### WHAT THE EXERCISE ASKS
Your task is to copy a single run of lines that starts at the line with "The Blender code for this object continues. Write part 2, from" and stops at the line with "return share.mix(base, twigs)", keeping both ends. Copy nothing else.

(Extracted data entries)
══════

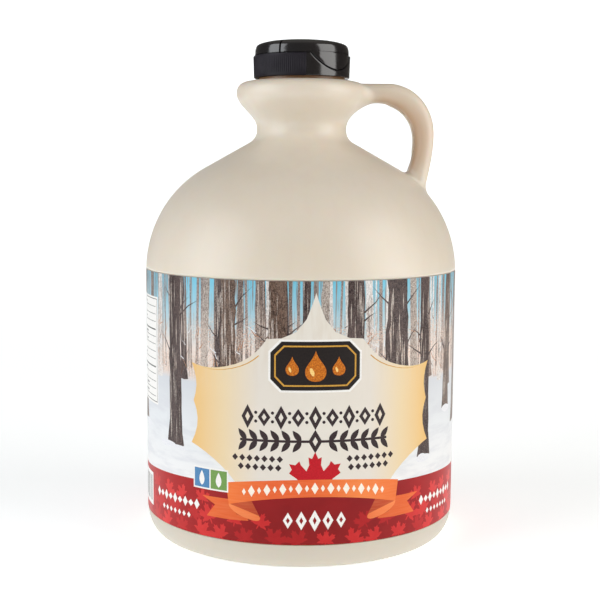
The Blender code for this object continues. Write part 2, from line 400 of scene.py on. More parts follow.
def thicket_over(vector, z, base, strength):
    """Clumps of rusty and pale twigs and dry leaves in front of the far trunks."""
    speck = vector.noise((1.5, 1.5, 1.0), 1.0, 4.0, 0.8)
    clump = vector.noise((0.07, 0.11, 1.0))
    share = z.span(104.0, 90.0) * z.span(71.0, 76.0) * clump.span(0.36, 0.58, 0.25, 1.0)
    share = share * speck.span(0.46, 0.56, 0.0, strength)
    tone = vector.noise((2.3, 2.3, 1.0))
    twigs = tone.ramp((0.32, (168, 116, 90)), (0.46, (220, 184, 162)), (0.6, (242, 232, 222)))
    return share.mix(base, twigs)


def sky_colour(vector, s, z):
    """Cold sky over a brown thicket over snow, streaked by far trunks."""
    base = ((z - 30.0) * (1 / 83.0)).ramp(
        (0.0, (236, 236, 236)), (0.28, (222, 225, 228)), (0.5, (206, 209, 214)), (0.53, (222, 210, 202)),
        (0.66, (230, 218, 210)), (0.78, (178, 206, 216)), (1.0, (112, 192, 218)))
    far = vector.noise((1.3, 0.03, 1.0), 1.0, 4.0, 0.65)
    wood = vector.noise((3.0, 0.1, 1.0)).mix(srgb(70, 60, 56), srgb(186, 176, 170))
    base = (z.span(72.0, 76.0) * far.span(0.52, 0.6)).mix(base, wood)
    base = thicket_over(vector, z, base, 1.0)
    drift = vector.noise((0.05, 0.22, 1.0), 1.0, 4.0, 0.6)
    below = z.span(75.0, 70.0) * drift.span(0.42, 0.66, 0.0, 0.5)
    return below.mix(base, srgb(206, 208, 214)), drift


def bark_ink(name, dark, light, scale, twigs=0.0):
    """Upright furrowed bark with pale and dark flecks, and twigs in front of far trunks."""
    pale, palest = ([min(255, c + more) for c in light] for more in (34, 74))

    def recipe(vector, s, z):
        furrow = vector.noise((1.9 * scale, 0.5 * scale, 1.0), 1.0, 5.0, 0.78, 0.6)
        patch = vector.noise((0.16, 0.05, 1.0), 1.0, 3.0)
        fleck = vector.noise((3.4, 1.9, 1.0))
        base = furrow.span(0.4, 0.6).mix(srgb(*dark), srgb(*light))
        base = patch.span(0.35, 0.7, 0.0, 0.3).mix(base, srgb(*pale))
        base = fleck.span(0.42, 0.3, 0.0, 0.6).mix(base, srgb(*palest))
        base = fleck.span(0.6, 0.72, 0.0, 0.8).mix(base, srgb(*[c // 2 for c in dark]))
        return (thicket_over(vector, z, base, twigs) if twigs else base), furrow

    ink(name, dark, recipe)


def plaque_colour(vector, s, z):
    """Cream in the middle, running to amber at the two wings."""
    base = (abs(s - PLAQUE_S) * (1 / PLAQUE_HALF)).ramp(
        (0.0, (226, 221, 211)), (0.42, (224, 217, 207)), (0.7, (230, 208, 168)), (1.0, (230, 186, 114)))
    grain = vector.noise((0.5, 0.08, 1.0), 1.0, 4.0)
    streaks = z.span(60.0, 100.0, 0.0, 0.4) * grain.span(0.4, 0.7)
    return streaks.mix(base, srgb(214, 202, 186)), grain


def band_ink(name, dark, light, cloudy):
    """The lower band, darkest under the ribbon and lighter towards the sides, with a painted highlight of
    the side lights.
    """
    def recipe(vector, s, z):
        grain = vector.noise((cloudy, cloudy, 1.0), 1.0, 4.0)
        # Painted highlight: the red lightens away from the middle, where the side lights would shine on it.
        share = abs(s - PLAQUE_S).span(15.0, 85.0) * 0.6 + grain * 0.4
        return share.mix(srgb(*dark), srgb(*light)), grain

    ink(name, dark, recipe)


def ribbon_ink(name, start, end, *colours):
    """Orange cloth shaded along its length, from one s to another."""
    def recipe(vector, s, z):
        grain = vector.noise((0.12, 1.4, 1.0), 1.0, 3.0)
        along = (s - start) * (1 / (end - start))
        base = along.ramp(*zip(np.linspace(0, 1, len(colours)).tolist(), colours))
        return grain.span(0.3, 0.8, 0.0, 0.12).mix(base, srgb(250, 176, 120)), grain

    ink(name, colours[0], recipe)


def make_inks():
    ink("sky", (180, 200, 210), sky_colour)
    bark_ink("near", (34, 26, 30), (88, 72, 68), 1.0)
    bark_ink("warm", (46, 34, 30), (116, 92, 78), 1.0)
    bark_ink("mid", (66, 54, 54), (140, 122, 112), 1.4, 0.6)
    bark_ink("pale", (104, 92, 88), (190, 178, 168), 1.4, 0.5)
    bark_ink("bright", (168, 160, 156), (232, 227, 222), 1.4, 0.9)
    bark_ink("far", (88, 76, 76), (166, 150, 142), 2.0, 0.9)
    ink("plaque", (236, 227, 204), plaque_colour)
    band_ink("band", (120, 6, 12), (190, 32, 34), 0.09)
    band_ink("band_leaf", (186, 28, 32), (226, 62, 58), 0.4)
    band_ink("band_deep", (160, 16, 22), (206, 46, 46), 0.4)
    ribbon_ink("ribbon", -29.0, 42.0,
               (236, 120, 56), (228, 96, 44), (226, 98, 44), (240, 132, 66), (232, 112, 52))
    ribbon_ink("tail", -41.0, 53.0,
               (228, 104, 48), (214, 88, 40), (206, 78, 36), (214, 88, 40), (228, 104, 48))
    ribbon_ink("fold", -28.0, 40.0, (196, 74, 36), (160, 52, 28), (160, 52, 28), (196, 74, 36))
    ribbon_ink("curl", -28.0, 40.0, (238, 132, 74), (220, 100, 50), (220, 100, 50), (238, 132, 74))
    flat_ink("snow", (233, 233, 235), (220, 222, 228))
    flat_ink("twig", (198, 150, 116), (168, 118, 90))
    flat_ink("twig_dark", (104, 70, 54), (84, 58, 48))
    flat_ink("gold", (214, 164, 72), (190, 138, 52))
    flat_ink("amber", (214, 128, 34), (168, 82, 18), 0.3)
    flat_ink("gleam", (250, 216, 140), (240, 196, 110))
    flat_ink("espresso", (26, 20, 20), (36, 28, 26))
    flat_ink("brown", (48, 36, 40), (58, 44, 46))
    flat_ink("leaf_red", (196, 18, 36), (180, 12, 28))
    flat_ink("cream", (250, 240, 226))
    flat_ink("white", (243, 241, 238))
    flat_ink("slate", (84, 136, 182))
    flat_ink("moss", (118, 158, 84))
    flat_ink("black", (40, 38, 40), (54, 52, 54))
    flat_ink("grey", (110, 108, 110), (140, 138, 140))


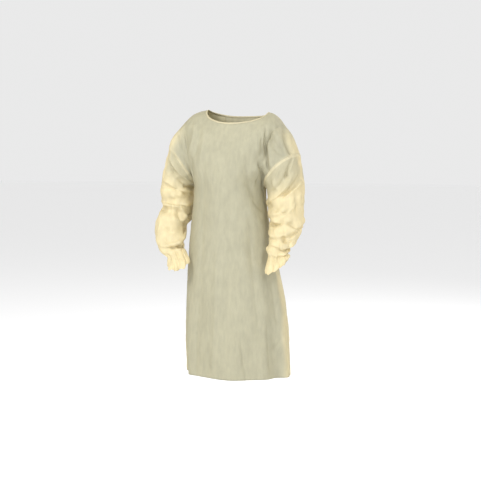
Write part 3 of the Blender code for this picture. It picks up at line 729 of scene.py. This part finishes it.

══════

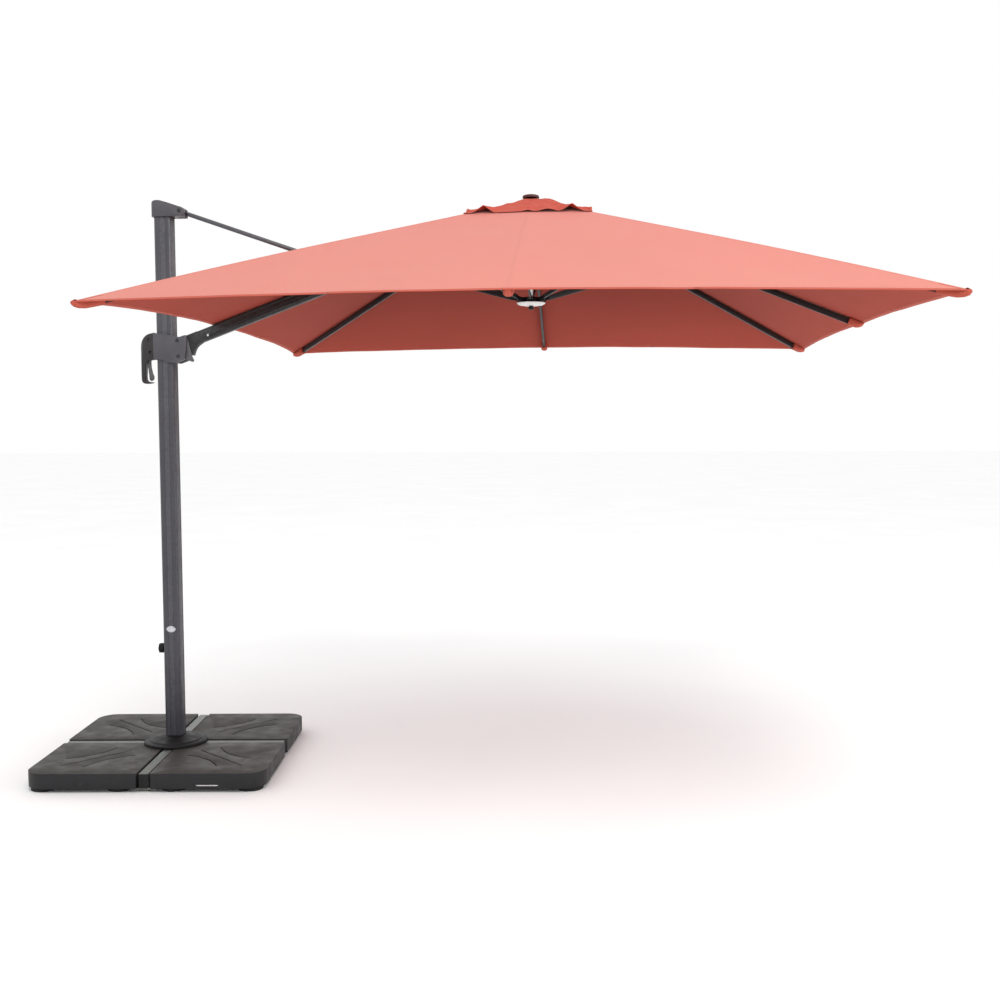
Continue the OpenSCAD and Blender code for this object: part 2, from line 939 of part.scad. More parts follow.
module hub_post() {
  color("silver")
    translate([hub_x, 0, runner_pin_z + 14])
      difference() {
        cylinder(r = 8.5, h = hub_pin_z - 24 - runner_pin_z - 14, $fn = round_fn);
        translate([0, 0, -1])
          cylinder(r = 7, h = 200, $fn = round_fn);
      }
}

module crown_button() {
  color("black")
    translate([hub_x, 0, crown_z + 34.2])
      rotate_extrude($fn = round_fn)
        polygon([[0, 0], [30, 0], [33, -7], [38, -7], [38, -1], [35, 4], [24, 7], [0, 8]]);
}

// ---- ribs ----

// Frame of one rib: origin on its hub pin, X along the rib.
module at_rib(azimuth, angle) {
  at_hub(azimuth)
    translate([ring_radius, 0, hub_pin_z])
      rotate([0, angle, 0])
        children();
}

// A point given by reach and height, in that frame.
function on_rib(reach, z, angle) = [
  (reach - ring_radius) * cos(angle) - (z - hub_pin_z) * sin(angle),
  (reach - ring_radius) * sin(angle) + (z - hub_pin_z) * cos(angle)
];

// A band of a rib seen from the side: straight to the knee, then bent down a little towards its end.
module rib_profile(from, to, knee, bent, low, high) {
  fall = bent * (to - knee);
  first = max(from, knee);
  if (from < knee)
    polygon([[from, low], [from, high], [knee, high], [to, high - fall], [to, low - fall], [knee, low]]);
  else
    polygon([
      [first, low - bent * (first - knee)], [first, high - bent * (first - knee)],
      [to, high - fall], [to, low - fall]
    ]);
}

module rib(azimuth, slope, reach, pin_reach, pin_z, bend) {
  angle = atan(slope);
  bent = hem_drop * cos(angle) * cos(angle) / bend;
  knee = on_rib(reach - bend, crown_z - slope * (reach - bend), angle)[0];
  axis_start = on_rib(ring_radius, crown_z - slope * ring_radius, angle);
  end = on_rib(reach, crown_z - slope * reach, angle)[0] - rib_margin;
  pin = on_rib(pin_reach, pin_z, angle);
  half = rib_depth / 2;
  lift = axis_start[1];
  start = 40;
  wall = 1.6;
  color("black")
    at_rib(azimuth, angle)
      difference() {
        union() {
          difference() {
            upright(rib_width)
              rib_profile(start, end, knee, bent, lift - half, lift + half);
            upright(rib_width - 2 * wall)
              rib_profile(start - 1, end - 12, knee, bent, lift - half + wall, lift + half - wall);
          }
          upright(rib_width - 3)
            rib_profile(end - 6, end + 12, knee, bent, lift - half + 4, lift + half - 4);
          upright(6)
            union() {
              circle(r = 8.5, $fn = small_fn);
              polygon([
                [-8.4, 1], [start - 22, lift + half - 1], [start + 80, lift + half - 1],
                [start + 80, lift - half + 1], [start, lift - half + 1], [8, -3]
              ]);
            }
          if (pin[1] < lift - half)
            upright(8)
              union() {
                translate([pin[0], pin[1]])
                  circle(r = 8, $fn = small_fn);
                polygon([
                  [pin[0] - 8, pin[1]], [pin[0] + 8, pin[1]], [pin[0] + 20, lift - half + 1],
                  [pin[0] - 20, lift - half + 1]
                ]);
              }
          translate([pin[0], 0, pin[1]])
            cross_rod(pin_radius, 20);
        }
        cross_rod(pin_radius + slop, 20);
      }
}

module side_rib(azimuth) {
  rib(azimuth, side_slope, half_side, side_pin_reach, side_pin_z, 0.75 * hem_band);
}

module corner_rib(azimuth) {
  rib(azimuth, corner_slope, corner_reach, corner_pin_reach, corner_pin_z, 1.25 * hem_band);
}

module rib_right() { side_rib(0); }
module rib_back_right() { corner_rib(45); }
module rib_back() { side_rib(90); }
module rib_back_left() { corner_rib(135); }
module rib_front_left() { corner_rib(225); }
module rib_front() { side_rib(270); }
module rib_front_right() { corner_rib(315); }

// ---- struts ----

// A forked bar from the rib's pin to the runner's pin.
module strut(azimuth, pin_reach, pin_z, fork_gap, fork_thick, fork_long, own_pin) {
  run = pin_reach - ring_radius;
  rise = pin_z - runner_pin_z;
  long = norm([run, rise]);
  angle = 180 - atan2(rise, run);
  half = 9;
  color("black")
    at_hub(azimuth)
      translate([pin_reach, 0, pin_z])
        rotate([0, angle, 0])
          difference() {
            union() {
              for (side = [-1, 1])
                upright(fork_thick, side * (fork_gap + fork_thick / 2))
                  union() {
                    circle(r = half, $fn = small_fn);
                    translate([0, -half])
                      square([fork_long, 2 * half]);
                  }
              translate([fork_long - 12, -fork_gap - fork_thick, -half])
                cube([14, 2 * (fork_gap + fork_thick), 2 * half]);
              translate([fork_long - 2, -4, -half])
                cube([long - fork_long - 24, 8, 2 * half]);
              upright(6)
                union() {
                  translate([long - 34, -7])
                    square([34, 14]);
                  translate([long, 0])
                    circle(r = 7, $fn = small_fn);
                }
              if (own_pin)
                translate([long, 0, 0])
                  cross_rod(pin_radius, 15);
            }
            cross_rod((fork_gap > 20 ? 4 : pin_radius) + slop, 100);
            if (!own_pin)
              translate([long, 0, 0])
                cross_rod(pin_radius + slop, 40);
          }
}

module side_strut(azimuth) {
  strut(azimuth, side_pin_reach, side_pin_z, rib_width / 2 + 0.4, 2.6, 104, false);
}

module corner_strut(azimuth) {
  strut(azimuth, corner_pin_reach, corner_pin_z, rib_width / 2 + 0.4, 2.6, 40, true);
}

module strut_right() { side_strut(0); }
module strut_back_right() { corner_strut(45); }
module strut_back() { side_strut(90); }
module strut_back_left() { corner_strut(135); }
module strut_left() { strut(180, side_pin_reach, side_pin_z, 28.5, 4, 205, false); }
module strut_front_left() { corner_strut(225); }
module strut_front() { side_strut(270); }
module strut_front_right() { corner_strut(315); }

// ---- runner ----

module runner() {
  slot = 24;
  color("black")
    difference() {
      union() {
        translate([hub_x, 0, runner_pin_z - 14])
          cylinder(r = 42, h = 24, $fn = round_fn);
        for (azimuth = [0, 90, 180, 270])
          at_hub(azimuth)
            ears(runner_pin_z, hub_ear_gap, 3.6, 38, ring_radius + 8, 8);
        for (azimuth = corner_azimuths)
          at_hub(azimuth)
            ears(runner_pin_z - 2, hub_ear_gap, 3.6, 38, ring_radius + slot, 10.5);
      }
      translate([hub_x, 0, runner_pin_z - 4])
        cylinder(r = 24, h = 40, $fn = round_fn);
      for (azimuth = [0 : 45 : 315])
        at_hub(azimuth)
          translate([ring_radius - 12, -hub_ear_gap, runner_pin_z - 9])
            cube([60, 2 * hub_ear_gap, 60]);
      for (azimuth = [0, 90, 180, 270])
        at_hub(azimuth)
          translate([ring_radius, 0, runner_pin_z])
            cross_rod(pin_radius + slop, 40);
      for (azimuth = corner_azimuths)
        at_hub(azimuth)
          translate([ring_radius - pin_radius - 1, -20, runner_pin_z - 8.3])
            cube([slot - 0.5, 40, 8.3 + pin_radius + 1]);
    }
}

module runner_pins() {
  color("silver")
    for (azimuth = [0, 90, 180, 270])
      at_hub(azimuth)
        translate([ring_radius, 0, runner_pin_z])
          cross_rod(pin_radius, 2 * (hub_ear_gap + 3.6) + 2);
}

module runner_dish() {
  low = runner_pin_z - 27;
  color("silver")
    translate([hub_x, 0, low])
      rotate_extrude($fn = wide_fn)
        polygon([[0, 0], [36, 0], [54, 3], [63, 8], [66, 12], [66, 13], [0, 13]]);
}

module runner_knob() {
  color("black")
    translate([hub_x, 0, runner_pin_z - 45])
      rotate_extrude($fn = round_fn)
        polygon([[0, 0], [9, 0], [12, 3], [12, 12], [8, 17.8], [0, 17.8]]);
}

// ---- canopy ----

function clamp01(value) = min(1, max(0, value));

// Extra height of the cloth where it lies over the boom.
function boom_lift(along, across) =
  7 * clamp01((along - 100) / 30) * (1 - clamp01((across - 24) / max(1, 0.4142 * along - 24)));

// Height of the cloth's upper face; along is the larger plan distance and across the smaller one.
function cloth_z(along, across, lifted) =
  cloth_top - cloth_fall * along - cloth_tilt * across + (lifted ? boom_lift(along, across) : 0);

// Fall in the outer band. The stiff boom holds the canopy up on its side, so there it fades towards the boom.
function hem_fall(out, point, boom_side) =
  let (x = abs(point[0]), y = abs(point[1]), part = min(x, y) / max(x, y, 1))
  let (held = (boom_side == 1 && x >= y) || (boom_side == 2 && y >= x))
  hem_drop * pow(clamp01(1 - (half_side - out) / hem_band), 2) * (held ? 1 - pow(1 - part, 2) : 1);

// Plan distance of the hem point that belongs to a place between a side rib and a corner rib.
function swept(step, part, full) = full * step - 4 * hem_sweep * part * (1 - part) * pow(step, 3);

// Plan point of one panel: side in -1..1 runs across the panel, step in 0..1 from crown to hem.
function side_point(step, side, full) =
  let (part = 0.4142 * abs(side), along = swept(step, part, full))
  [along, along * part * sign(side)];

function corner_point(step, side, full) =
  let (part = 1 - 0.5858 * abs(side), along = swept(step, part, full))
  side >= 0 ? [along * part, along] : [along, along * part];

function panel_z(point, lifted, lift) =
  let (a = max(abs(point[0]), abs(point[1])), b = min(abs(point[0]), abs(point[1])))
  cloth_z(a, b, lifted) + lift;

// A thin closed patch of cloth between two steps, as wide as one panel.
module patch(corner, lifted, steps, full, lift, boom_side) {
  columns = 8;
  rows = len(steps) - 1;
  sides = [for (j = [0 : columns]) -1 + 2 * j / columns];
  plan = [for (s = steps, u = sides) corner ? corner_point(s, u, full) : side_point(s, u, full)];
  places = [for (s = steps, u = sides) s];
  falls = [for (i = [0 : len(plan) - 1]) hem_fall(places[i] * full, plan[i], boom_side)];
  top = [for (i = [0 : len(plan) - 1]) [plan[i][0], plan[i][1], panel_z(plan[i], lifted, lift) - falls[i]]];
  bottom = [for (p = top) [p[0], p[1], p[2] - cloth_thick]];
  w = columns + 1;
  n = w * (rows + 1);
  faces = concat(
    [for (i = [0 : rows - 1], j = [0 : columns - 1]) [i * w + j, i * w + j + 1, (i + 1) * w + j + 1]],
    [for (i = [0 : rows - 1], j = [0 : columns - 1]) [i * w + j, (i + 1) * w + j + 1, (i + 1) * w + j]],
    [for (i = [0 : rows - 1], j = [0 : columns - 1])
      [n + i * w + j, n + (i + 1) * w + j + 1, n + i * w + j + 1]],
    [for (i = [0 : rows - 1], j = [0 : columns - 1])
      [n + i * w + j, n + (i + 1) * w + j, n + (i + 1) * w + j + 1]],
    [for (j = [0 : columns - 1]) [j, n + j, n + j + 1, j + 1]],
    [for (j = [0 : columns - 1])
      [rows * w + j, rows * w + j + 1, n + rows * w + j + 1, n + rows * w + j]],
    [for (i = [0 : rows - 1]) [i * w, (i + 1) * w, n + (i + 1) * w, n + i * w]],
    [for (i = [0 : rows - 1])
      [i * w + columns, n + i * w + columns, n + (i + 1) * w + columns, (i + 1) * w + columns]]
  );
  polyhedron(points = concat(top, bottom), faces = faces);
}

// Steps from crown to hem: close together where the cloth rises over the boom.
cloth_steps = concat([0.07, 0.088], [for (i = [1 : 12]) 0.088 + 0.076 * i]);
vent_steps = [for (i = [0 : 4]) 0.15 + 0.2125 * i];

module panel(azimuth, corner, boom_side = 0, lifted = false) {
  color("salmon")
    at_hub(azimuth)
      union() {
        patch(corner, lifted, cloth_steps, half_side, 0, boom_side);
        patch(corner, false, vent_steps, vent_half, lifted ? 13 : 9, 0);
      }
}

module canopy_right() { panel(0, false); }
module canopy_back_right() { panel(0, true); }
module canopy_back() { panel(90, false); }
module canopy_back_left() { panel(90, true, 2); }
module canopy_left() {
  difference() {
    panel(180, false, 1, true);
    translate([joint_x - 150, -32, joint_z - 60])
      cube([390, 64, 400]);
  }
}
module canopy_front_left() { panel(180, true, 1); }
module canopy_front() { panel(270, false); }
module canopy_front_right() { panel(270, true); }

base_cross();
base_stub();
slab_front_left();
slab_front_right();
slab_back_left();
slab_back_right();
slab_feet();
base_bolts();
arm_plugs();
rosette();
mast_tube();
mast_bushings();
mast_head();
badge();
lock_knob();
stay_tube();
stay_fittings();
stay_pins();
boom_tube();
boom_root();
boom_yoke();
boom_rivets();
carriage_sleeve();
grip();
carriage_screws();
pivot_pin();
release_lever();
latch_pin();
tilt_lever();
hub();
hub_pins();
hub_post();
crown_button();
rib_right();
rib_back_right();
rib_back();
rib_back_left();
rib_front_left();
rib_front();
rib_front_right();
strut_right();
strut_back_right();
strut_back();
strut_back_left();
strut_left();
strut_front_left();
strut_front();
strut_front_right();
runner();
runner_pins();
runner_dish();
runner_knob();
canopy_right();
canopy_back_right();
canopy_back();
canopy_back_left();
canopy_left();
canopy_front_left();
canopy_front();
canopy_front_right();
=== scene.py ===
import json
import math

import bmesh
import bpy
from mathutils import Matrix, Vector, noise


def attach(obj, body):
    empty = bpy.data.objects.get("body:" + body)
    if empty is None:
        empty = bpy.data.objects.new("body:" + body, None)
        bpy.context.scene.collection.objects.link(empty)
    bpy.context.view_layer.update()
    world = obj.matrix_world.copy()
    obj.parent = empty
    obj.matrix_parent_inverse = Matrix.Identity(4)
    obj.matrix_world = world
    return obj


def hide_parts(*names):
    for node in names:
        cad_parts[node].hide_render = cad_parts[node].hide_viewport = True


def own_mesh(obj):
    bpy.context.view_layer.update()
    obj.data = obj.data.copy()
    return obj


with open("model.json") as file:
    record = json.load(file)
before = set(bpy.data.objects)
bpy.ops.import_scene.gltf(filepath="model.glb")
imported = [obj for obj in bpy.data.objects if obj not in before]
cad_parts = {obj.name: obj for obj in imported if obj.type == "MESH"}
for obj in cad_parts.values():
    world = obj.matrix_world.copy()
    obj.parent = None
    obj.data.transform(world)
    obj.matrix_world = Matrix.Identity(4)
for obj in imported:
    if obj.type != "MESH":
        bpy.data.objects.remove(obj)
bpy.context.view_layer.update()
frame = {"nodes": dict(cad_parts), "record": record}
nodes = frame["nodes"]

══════

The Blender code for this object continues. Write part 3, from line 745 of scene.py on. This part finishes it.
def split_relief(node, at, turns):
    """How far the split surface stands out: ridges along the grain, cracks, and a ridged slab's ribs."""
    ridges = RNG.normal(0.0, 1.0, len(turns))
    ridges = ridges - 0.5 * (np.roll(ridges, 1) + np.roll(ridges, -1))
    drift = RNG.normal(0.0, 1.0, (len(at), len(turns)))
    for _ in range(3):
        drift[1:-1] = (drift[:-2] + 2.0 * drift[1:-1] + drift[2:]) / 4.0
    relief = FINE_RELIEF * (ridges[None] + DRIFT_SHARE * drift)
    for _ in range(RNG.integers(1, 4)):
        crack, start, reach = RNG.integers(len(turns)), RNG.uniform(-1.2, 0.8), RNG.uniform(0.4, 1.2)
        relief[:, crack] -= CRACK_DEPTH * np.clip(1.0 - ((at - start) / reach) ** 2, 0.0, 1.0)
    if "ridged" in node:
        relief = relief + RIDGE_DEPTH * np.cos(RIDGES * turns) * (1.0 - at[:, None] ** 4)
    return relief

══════

### TASK RESULT
The Blender code for this object continues. Write part 2, from line 400 of scene.py on. More parts follow.
def thicket_over(vector, z, base, strength):
    """Clumps of rusty and pale twigs and dry leaves in front of the far trunks."""
    speck = vector.noise((1.5, 1.5, 1.0), 1.0, 4.0, 0.8)
    clump = vector.noise((0.07, 0.11, 1.0))
    share = z.span(104.0, 90.0) * z.span(71.0, 76.0) * clump.span(0.36, 0.58, 0.25, 1.0)
    share = share * speck.span(0.46, 0.56, 0.0, strength)
    tone = vector.noise((2.3, 2.3, 1.0))
    twigs = tone.ramp((0.32, (168, 116, 90)), (0.46, (220, 184, 162)), (0.6, (242, 232, 222)))
    return share.mix(base, twigs)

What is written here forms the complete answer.